Putin’s visit to Hanoi focused on deals. Most were kept secret, but analysts predicted that some would probably emerge later as defense-related, with financing devised to skirt international sanctions — possibly with payment in the form of oil and gas rights in the South China Sea.
“Vietnam hasn’t made a major upgrade to its land forces in years, but supposedly that’s coming,” said Derek Grossman, a senior defense analyst at Rand. “You may see Vietnam purchase new Russian tanks.”
Nguyen The Phuong, who studies Vietnam’s military affairs at the University of New South Wales in Australia, said Vietnam also needs new fighter jets and bigger warships in line with what Beijing uses to mark territory that Hanoi also claims in the South China Sea.
He added that the high-stakes security dynamics in Asia have put countries like Vietnam in a bind. “Western weapons are expensive and politically sensitive,” he said.
But would Vietnam use new Russian vessels to stand up to China over oil deposits explored with Moscow’s help and claimed by both Beijing and Hanoi?
For many countries, the Putin tour has raised another round of such aggravating questions.
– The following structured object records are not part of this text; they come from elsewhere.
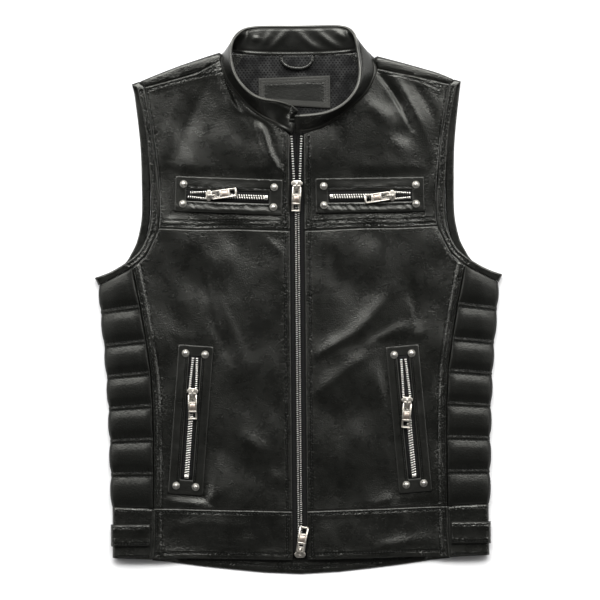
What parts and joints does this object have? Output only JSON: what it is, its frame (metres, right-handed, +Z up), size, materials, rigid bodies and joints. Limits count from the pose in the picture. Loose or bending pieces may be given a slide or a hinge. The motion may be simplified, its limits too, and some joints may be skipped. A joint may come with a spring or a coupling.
{
  "type": "leather vest",
  "caption": "Black leather zip vest laid flat: band collar, yoke, quilted side panels with straps, zipped chest and side pockets with studs.",
  "frame": {"origin": "centre of the base of the part's bounding box, on the surface that the vest lies on", "axes": "+Y from hem to collar, +X towards the wearer's left side, +Z up off the surface, out of the vest's front"},
  "size_m": [0.522, 0.7024, 0.0429],
  "materials": {
    "black_leather": "smooth full-grain leather, soft sheen",
    "trim_leather": "soft leather bindings, straps, collar, label and loop",
    "mesh_lining": "matt perforated knit lining",
    "zip_tape": "woven tape with metal teeth along its free edge",
    "nickel": "bright nickel plate"
  },
  "bodies": {
    "vest": {"back_body": "black_leather", "bottom_slider": "nickel", "collar": "trim_leather", "hanger_loop": "trim_leather", "label": "trim_leather", "left_armhole": "trim_leather", "left_chest": "black_leather", "left_chest_pocket_patch": "black_leather", "left_chest_pocket_slider": "nickel", "left_chest_pocket_stud_a": "nickel", "left_chest_pocket_stud_b": "nickel", "left_chest_pocket_stud_c": "nickel", "left_chest_pocket_stud_d": "nickel", "left_chest_pocket_zip": "nickel", "left_front": "black_leather", "left_front_band": "black_leather", "left_side": "black_leather", "left_side_band": "black_leather", "left_side_pocket_patch": "black_leather", "left_side_pocket_slider": "nickel", "left_side_pocket_stud_a": "nickel", "left_side_pocket_stud_b": "nickel", "left_side_pocket_stud_c": "nickel", "left_side_pocket_stud_d": "nickel", "left_side_pocket_zip": "nickel", "left_side_strap": "trim_leather", "left_zip_tape": "zip_tape", "neck_lining": "mesh_lining", "right_armhole": "trim_leather", "right_chest": "black_leather", "right_chest_pocket_patch": "black_leather", "right_chest_pocket_slider": "nickel", "right_chest_pocket_stud_a": "nickel", "right_chest_pocket_stud_b": "nickel", "right_chest_pocket_stud_c": "nickel", "right_chest_pocket_stud_d": "nickel", "right_chest_pocket_zip": "nickel", "right_front": "black_leather", "right_front_band": "black_leather", "right_side": "black_leather", "right_side_band": "black_leather", "right_side_pocket_patch": "black_leather", "right_side_pocket_slider": "nickel", "right_side_pocket_stud_a": "nickel", "right_side_pocket_stud_b": "nickel", "right_side_pocket_stud_c": "nickel", "right_side_pocket_stud_d": "nickel", "right_side_pocket_zip": "nickel", "right_side_strap": "trim_leather", "right_zip_tape": "zip_tape", "top_slider": "nickel", "zip_chain": "nickel"},
    "bottom_pull": {"bottom_pull": "nickel"},
    "left_chest_pocket_pull": {"left_chest_pocket_pull": "nickel"},
    "left_side_pocket_pull": {"left_side_pocket_pull": "nickel"},
    "right_chest_pocket_pull": {"right_chest_pocket_pull": "nickel"},
    "right_side_pocket_pull": {"right_side_pocket_pull": "nickel"},
    "top_pull": {"top_pull": "nickel"}
  },
  "joints": [
    {"name": "bottom_pull_hinge", "type": "hinge", "parent": "vest", "child": "bottom_pull", "pos_m": [-0.0012, -0.3232, 0.00985], "axis": [0.9848, -0.1736, 0], "range_deg": [0, 160]},
    {"name": "left_chest_pocket_pull_hinge", "type": "hinge", "parent": "vest", "child": "left_chest_pocket_pull", "pos_m": [0.11771, 0.13198, 0.013], "axis": [-0.1374, 0.9905, 0], "range_deg": [0, 160]},
    {"name": "left_side_pocket_pull_hinge", "type": "hinge", "parent": "vest", "child": "left_side_pocket_pull", "pos_m": [0.1378, -0.13257, 0.013], "axis": [-0.9966, 0.0819, 0], "range_deg": [0, 160]},
    {"name": "right_chest_pocket_pull_hinge", "type": "hinge", "parent": "vest", "child": "right_chest_pocket_pull", "pos_m": [-0.11082, 0.134, 0.013], "axis": [0.1374, -0.9905, 0], "range_deg": [0, 160]},
    {"name": "right_side_pocket_pull_hinge", "type": "hinge", "parent": "vest", "child": "right_side_pocket_pull", "pos_m": [-0.13707, -0.11911, 0.013], "axis": [-1, 0.0017, 0], "range_deg": [0, 160]},
    {"name": "top_pull_hinge", "type": "hinge", "parent": "vest", "child": "top_pull", "pos_m": [-0.0012, 0.1456, 0.01143], "axis": [-0.9986, 0.0523, 0], "range_deg": [0, 160]}
  ]
}
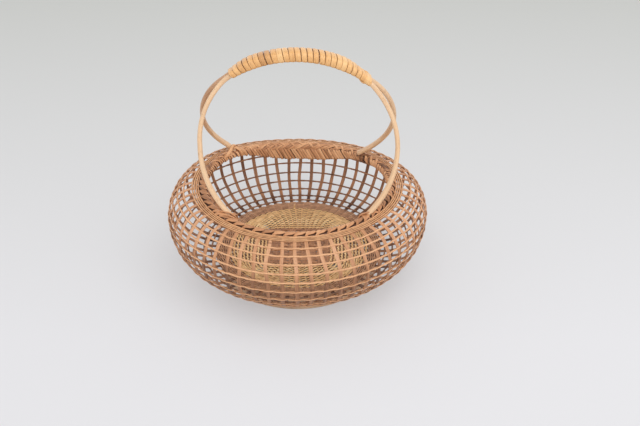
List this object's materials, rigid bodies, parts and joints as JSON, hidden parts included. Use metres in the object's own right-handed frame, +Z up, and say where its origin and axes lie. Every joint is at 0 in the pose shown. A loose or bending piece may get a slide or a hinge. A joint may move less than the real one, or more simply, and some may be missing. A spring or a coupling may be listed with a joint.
{
  "type": "bamboo hanging flower basket",
  "caption": "Round open-work bamboo basket with a braided rim, twined base and foot hoop, under an arched two-rod handle with a bound grip.",
  "frame": {"origin": "on the ground under the middle of the basket", "axes": "+Z up, the handle's arch spans along X, and the pictured front faces -Y"},
  "size_m": [0.3118, 0.3118, 0.2829],
  "materials": {
    "stakes": "satin",
    "hoops": "satin",
    "braid": "satin",
    "disc": "satin",
    "turn": "satin",
    "rods": "satin",
    "wrap": "satin",
    "foot": "satin"
  },
  "bodies": {
    "root": {"foot_ring": "foot", "base_disc": "disc", "turn_band": "turn", "rim_braid": "braid", "handle_rod_front": "rods", "handle_rod_back": "rods", "grip_splint": "rods", "grip_wrap": "wrap", "grip_tie": "wrap", "stake_lower_01": "stakes", "stake_upper_01": "stakes", "stake_lower_02": "stakes", "stake_upper_02": "stakes", "stake_lower_03": "stakes", "stake_upper_03": "stakes", "stake_lower_04": "stakes", "stake_upper_04": "stakes", "stake_lower_05": "stakes", "stake_upper_05": "stakes", "stake_lower_06": "stakes", "stake_upper_06": "stakes", "stake_lower_07": "stakes", "stake_upper_07": "stakes", "stake_lower_08": "stakes", "stake_upper_08": "stakes", "stake_lower_09": "stakes", "stake_upper_09": "stakes", "stake_lower_10": "stakes", "stake_upper_10": "stakes", "stake_lower_11": "stakes", "stake_upper_11": "stakes", "stake_lower_12": "stakes", "stake_upper_12": "stakes", "stake_lower_13": "stakes", "stake_upper_13": "stakes", "stake_lower_14": "stakes", "stake_upper_14": "stakes", "stake_lower_15": "stakes", "stake_upper_15": "stakes", "hoop_01": "hoops", "hoop_02": "hoops", "hoop_03": "hoops", "hoop_04": "hoops", "hoop_05": "hoops", "hoop_06": "hoops", "hoop_07": "hoops", "hoop_08": "hoops", "hoop_09": "hoops", "hoop_10": "hoops", "hoop_11": "hoops", "hoop_12": "hoops", "shoulder_row_1": "braid", "shoulder_row_2": "braid", "shoulder_row_3": "braid", "lashing_front_left": "wrap", "lashing_front_right": "wrap", "lashing_back_left": "wrap", "lashing_back_right": "wrap"}
  },
  "joints": []
}
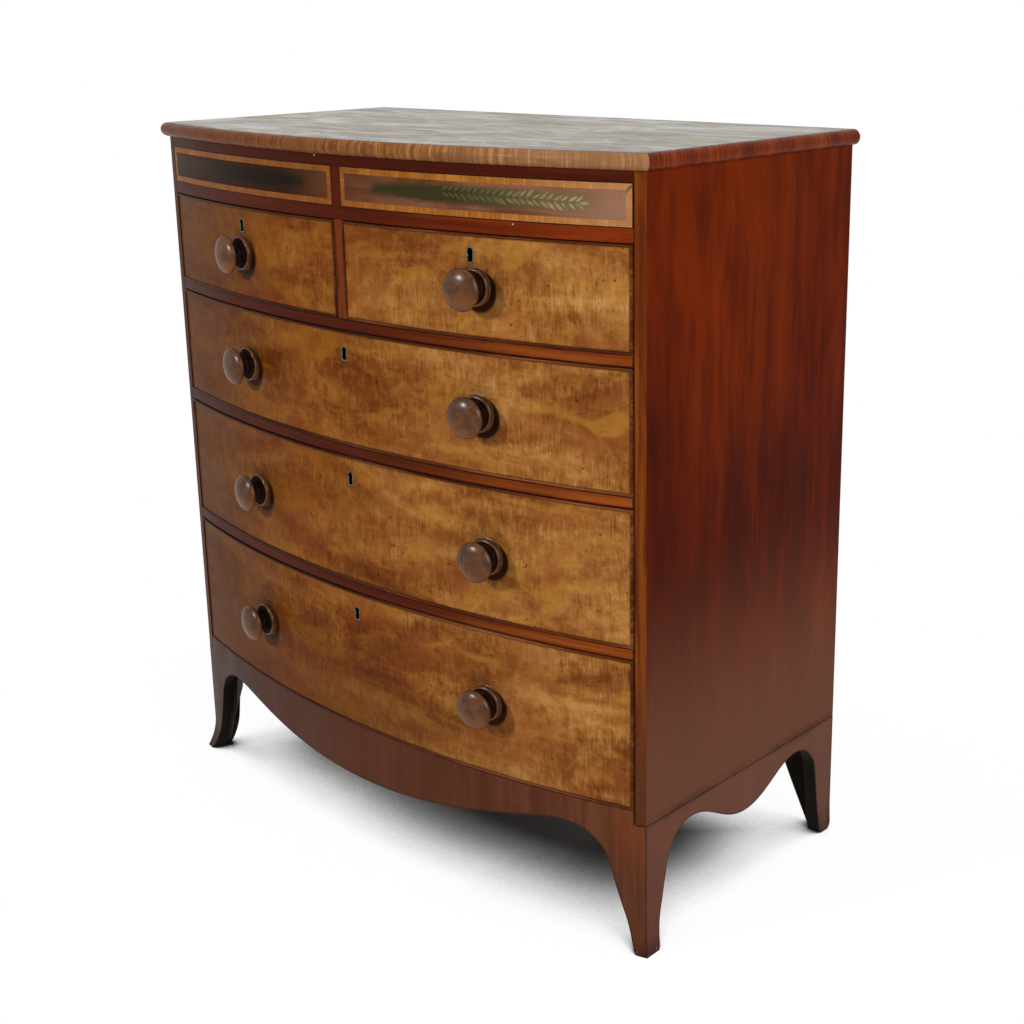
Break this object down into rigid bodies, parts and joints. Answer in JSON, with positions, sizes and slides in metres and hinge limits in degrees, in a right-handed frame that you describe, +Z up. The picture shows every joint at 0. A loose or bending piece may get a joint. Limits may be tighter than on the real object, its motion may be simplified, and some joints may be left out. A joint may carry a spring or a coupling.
{
  "type": "bow front chest of drawers",
  "caption": "Bow front chest of drawers with a banded frieze, turned knobs, short drawers above long ones and splayed bracket feet.",
  "frame": {"origin": "on the floor, in the middle of the object's box, knobs included", "axes": "+X to the right as one faces the drawers, +Y to the back, +Z up; the drawers open towards -Y"},
  "size_m": [0.962, 0.5298, 1.0379],
  "materials": {
    "mahogany_top": "polished mahogany, faded and stained on top",
    "mahogany_side": "polished red mahogany, straight grain",
    "mahogany_rail": "polished dark red mahogany",
    "mahogany_front": "polished figured mahogany veneer, golden brown",
    "mahogany_base": "polished brown mahogany, worn at the feet",
    "mahogany_knob": "turned and polished dark mahogany",
    "frieze_veneer": "satinwood banded veneer with a painted leaf spray",
    "softwood": "plain planed pine, dry",
    "brass": "aged brass"
  },
  "bodies": {
    "case": {"top_board": "mahogany_top", "side_left": "mahogany_side", "side_right": "mahogany_side", "back_panel": "softwood", "bottom_board": "softwood", "drawer_divider": "mahogany_rail", "rail_upper": "mahogany_rail", "rail_middle": "mahogany_rail", "rail_lower": "mahogany_rail", "dustboard_upper": "softwood", "dustboard_middle": "softwood", "dustboard_lower": "softwood", "frieze_frame": "mahogany_rail", "frieze_panel_left": "frieze_veneer", "frieze_panel_right": "frieze_veneer", "apron": "mahogany_base", "side_skirt_left": "mahogany_base", "side_skirt_right": "mahogany_base", "foot_front_left": "mahogany_base", "foot_front_right": "mahogany_base", "foot_back_left": "mahogany_base", "foot_back_right": "mahogany_base"},
    "short_left_drawer": {"short_left_front": "mahogany_front", "short_left_side_left": "softwood", "short_left_side_right": "softwood", "short_left_bottom": "softwood", "short_left_back": "softwood", "short_left_lock": "brass", "short_left_knob": "mahogany_knob"},
    "short_right_drawer": {"short_right_front": "mahogany_front", "short_right_side_left": "softwood", "short_right_side_right": "softwood", "short_right_bottom": "softwood", "short_right_back": "softwood", "short_right_lock": "brass", "short_right_knob": "mahogany_knob"},
    "upper_drawer": {"upper_front": "mahogany_front", "upper_side_left": "softwood", "upper_side_right": "softwood", "upper_bottom": "softwood", "upper_back": "softwood", "upper_lock": "brass", "upper_knob_left": "mahogany_knob", "upper_knob_right": "mahogany_knob"},
    "middle_drawer": {"middle_front": "mahogany_front", "middle_side_left": "softwood", "middle_side_right": "softwood", "middle_bottom": "softwood", "middle_back": "softwood", "middle_lock": "brass", "middle_knob_left": "mahogany_knob", "middle_knob_right": "mahogany_knob"},
    "lower_drawer": {"lower_front": "mahogany_front", "lower_side_left": "softwood", "lower_side_right": "softwood", "lower_bottom": "softwood", "lower_back": "softwood", "lower_lock": "brass", "lower_knob_left": "mahogany_knob", "lower_knob_right": "mahogany_knob"}
  },
  "joints": [
    {"name": "short_left_drawer_slide", "type": "slide", "parent": "case", "child": "short_left_drawer", "axis": [0, -1, 0], "range_m": [0, 0.3]},
    {"name": "short_right_drawer_slide", "type": "slide", "parent": "case", "child": "short_right_drawer", "axis": [0, -1, 0], "range_m": [0, 0.3]},
    {"name": "upper_drawer_slide", "type": "slide", "parent": "case", "child": "upper_drawer", "axis": [0, -1, 0], "range_m": [0, 0.3]},
    {"name": "middle_drawer_slide", "type": "slide", "parent": "case", "child": "middle_drawer", "axis": [0, -1, 0], "range_m": [0, 0.3]},
    {"name": "lower_drawer_slide", "type": "slide", "parent": "case", "child": "lower_drawer", "axis": [0, -1, 0], "range_m": [0, 0.3]}
  ]
}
Beijing has clearly sided with Moscow over the war in Ukraine. In May, Putin visited Beijing, and while his trip to North Korea may bother Xi, analysts do not expect a major rupture in the relationship.
Angering one leader may risk punishment from another, or both.
“I think there’s some concern about Russia-China ties strengthening,” Grossman said, “and the potential for both countries to gang up on the smaller and medium-sized ones.”
At a defense conference in Singapore this month, President Volodymyr Zelenskyy of Ukraine said that was already happening. He accused China and Russia of colluding to undermine a peace summit in Switzerland led by Ukraine last week. Only a handful of Asian countries attended.